Regarding use in bad faith, Complainant alleges that Respondent presumably intends to sell the disputed domain name for profit. Although Complainant provides no evidence to support this assertion, the Panel notes that registration of a disputed domain name to which a respondent has no known connection may indicate an intent to sell the same. See Cruzeiro Licenciamentos Ltda. v. Sallen, D2000-0715 (WIPO Sept. 6, 2000) (finding that mere failure to make an active use of a domain name can qualify as bad faith if the domain name owner’s conduct creates the impression that the name is for sale). As already noted, the Panel shall draw such inferences from Respondent’s failure to reply as it considers appropriate. Given the lack of Response, the Panel accepts Complainant’s allegation and finds bad faith registration and use under Policy ¶ 4(b)(i).

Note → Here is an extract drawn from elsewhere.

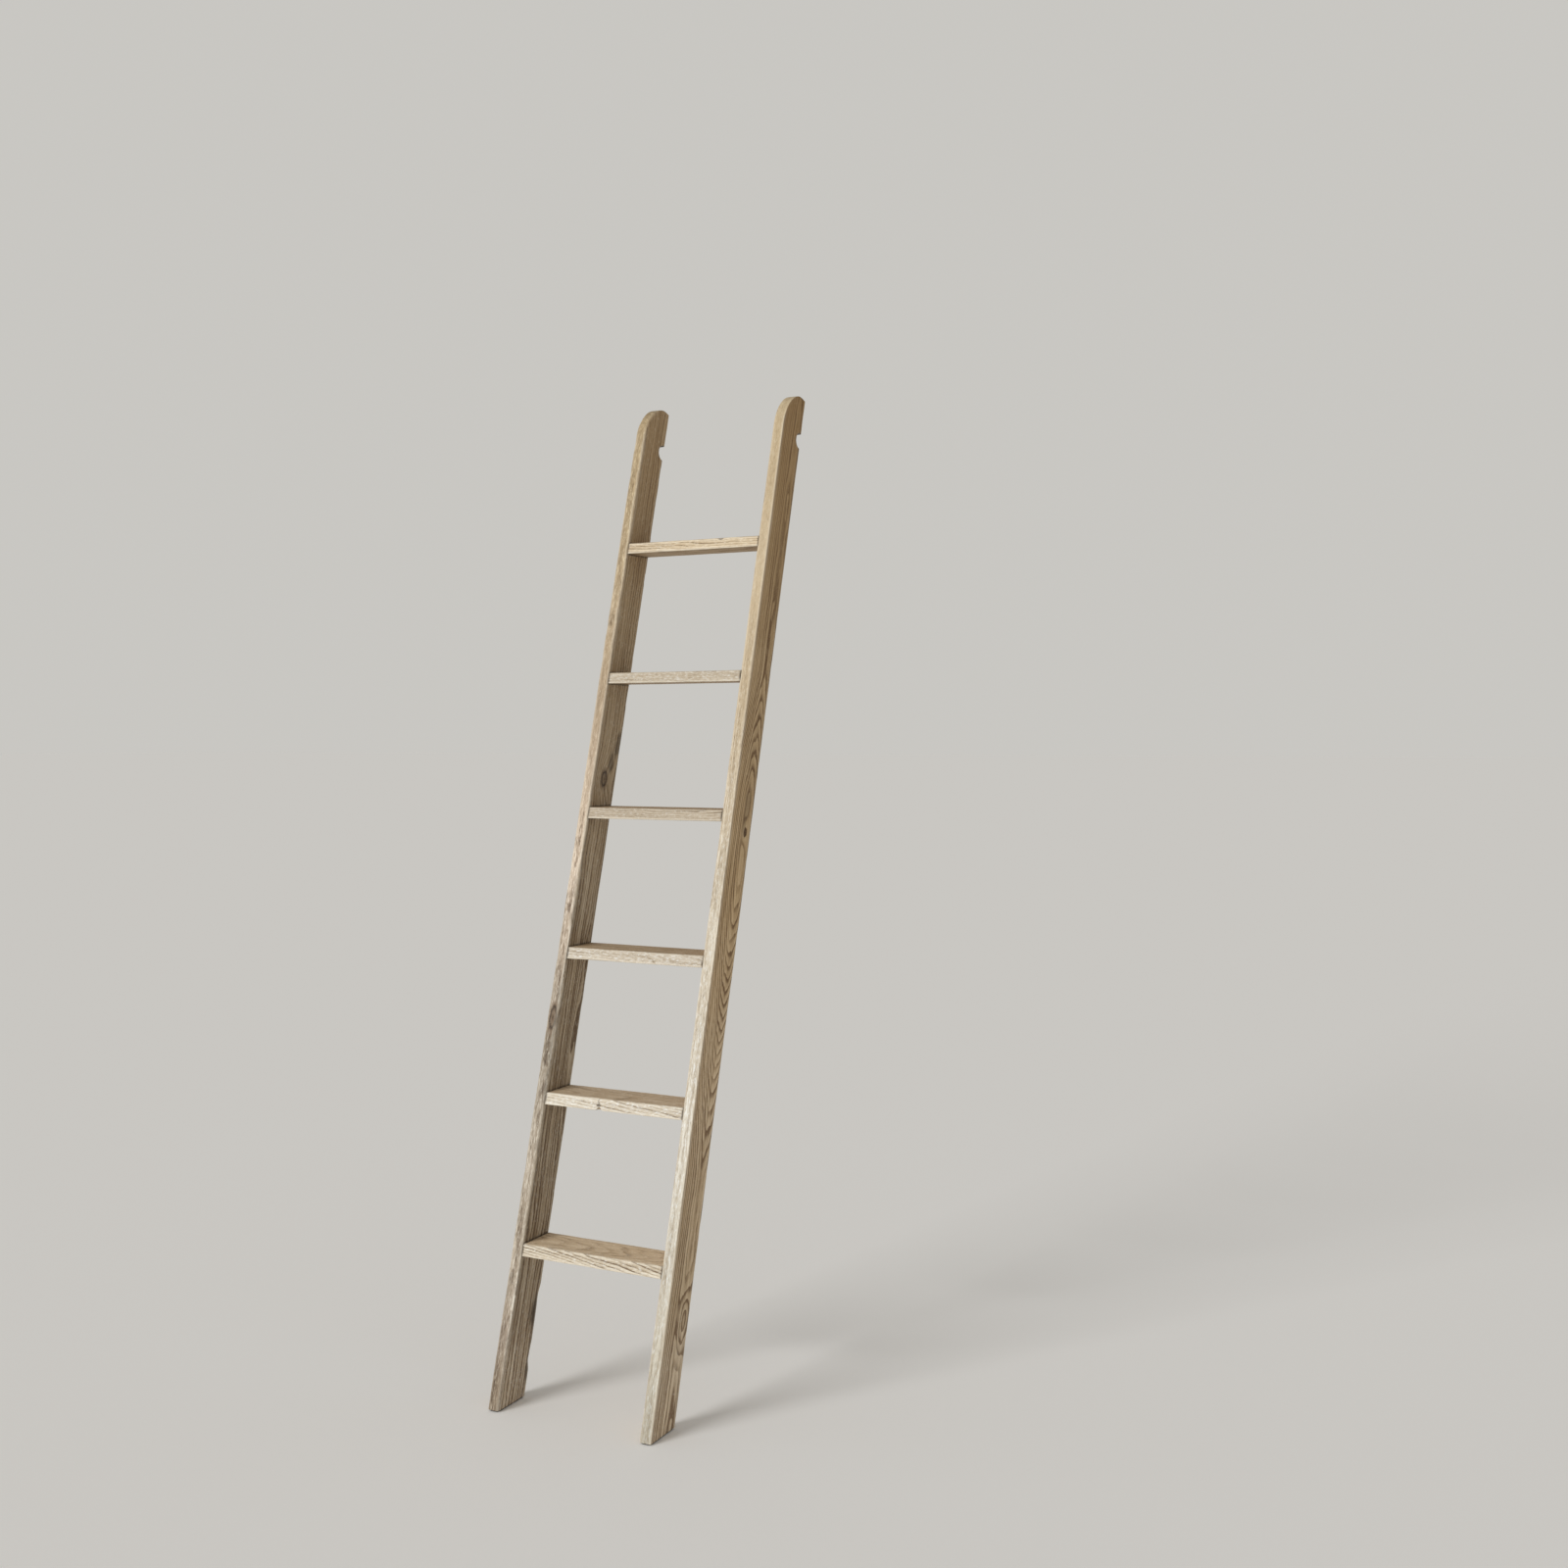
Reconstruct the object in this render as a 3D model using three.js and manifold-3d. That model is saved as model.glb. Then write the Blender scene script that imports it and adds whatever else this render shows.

Further, Respondent uses the disputed domain name to attract Internet users in order to profit by way of pay-per-click advertisement revenue. Capitalizing on the goodwill and notoriety of a complainant’s trademark in this way can provide evidence of bad faith use and registration under Policy ¶ 4(b)(iv). See Adorama, Inc. v. Moniker Privacy Services, FA1503001610020 (Forum May 1, 2015) (“Respondent uses pay-per-click hyperlinks on the resolving website, which redirects users to competing websites. The use of hyperlinks to disrupt and compete with a complainant’s business is evidence of bad faith registration and use under Policy ¶ 4(b)(iii).”). Once again, Respondent may have been able to explain that it did not intend to capitalize on the goodwill or notoriety of Complainant’s mark, but it did not do so. As such, the Panel finds that Complainant has also sufficiently established Respondent’s bad faith within the meaning of Policy ¶ 4(b)(iv).

DECISION

Having established all three elements required under the ICANN Policy, the Panel concludes that relief shall be GRANTED.

Accordingly, it is Ordered that the <jireh.com> domain name be TRANSFERRED from Respondent to Complainant.